Up to and including the line that contains "CREASE_COLOUR = (0.40, 0.19, 0.13, 1)", repeat each line of the data exactly, starting from the first.

Data lines:
>>

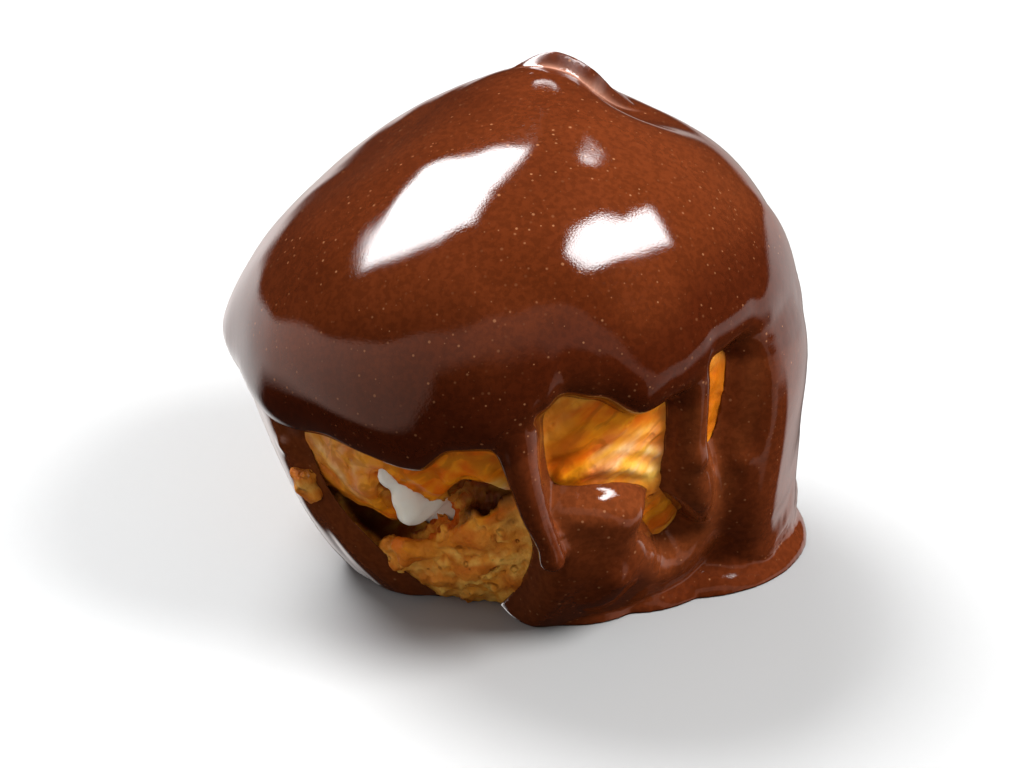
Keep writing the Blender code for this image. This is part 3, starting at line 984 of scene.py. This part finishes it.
# %% Where the sauce is thick, in its lip, or folded
# the lip is fully dark up to LIP_DARK millimetres above its edge, and fades over LIP_FADE above that
LIP_DARK, LIP_FADE = 5.0, 10.0
UNDER_LIP, UNDER_FADE = -3.0, 2.0
CREASE_BACK = 0.1 * MM
CREASE_WIDTH = 0.22 * MM
SKINNED_FROM = 0.2  # share of the fold's height at which its skin is fully dull
FRONT_FADE = 0.2

points = points_of(sauce)
directions, far = directions_from_middle(points)
deep = (far - bun_reach(directions)) / MM
above_lip = (points[:, 2] - around(LIP, azimuth_of(directions))) / MM
dark = ease(1 - (above_lip - LIP_DARK) / LIP_FADE) * ease((above_lip - UNDER_LIP) / UNDER_FADE)
in_front = ease((FRONT_FADE - directions[:, 1]) / (2 * FRONT_FADE))
behind_by, ends = behind_fold(directions)
keep(
    sauce,
    thickness=deep,
    lip=dark * in_front,
    skinned=ease(fold_step(directions) / SKINNED_FROM),
    crease=ends * np.exp(-(((behind_by + CREASE_BACK) / CREASE_WIDTH) ** 2)),
)
print("the sauce stands up to", round(float(deep.max()), 1), "mm off the bun's skin")

# %% The chocolate material
BLACK, WHITE = (0, 0, 0, 1), (1, 1, 1, 1)
DARK_SAUCE, WARM_SAUCE = (0.068, 0.0125, 0.0030, 1), (0.090, 0.0175, 0.0045, 1)
THIN_SAUCE, DEEP_SAUCE = (0.150, 0.035, 0.009, 1), (0.030, 0.0035, 0.0008, 1)
DULLER, CLEARER = (0.86, 0.85, 0.84, 1), (1.12, 1.12, 1.12, 1)
THIN_BELOW, THICK_ABOVE = 2.0, 4.4  # millimetres of sauce
SPECK_COLOUR = (0.30, 0.125, 0.055, 1)
CREASE_COLOUR = (0.40, 0.19, 0.13, 1)


def sauce_colour(tree, place):
    """Brown by depth, finely mottled, with pale specks."""
    tint = effect(tree, MOTTLE, Vector=place, Scale=55.0, Low=DARK_SAUCE, High=WARM_SAUCE)
    thin = stepped(tree, stored(tree, "thickness"), THIN_BELOW, THICK_ABOVE, 0.75, 0.0)
    colour = blended(tree, thin, tint["Color"], THIN_SAUCE)
    lip = stepped(tree, stored(tree, "lip"), 0.0, 1.0, 0.0, 0.6)
    colour = blended(tree, lip, colour, DEEP_SAUCE)
    fine = effect(tree, MOTTLE, Vector=place, Scale=1500.0, Low=DULLER, High=CLEARER)
    colour = blended(tree, 1.0, colour, fine["Color"], mode="MULTIPLY")
    specks = effect(tree, SPECKS, Vector=place, Scale=1250.0, Radius=0.21, Share=0.8)
    rare = math_node(tree, "POWER", specks["Random"], 1.9)
    lighter = product(tree, specks["Mask"], stepped(tree, rare, 0.0, 1.0, 0.08, 0.75))
    colour = blended(tree, lighter, colour, SPECK_COLOUR)
    return blended(tree, stored(tree, "crease"), colour, CREASE_COLOUR)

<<

Reply:
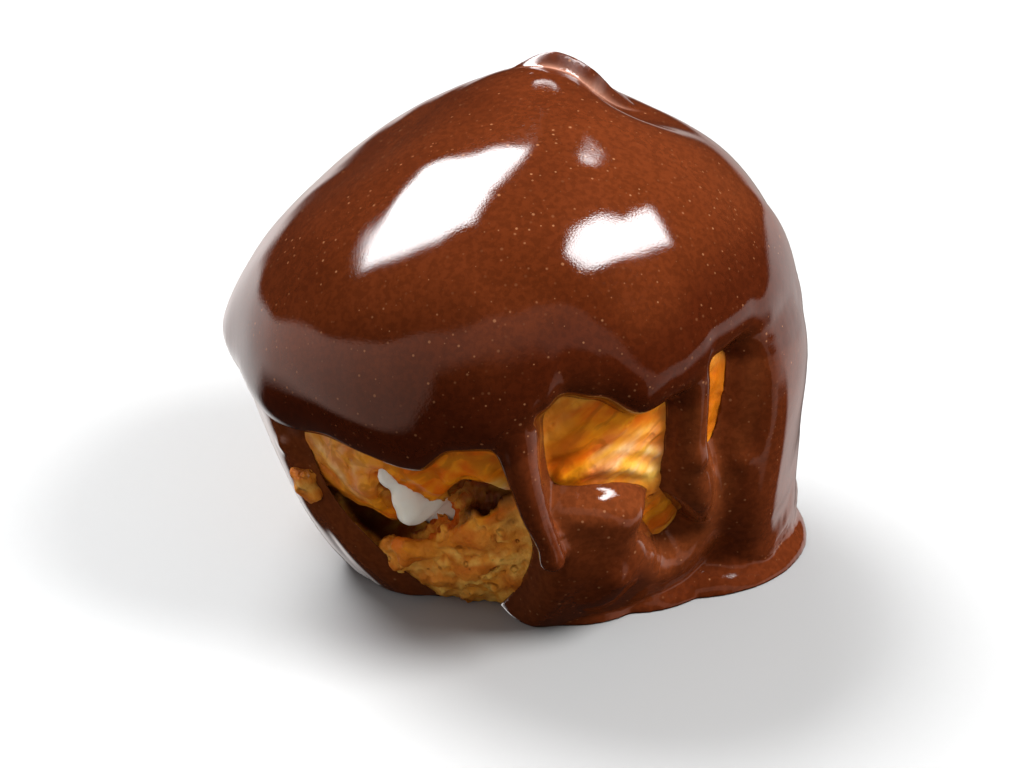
Keep writing the Blender code for this image. This is part 3, starting at line 984 of scene.py. This part finishes it.
# %% Where the sauce is thick, in its lip, or folded
# the lip is fully dark up to LIP_DARK millimetres above its edge, and fades over LIP_FADE above that
LIP_DARK, LIP_FADE = 5.0, 10.0
UNDER_LIP, UNDER_FADE = -3.0, 2.0
CREASE_BACK = 0.1 * MM
CREASE_WIDTH = 0.22 * MM
SKINNED_FROM = 0.2  # share of the fold's height at which its skin is fully dull
FRONT_FADE = 0.2

points = points_of(sauce)
directions, far = directions_from_middle(points)
deep = (far - bun_reach(directions)) / MM
above_lip = (points[:, 2] - around(LIP, azimuth_of(directions))) / MM
dark = ease(1 - (above_lip - LIP_DARK) / LIP_FADE) * ease((above_lip - UNDER_LIP) / UNDER_FADE)
in_front = ease((FRONT_FADE - directions[:, 1]) / (2 * FRONT_FADE))
behind_by, ends = behind_fold(directions)
keep(
    sauce,
    thickness=deep,
    lip=dark * in_front,
    skinned=ease(fold_step(directions) / SKINNED_FROM),
    crease=ends * np.exp(-(((behind_by + CREASE_BACK) / CREASE_WIDTH) ** 2)),
)
print("the sauce stands up to", round(float(deep.max()), 1), "mm off the bun's skin")

# %% The chocolate material
BLACK, WHITE = (0, 0, 0, 1), (1, 1, 1, 1)
DARK_SAUCE, WARM_SAUCE = (0.068, 0.0125, 0.0030, 1), (0.090, 0.0175, 0.0045, 1)
THIN_SAUCE, DEEP_SAUCE = (0.150, 0.035, 0.009, 1), (0.030, 0.0035, 0.0008, 1)
DULLER, CLEARER = (0.86, 0.85, 0.84, 1), (1.12, 1.12, 1.12, 1)
THIN_BELOW, THICK_ABOVE = 2.0, 4.4  # millimetres of sauce
SPECK_COLOUR = (0.30, 0.125, 0.055, 1)
CREASE_COLOUR = (0.40, 0.19, 0.13, 1)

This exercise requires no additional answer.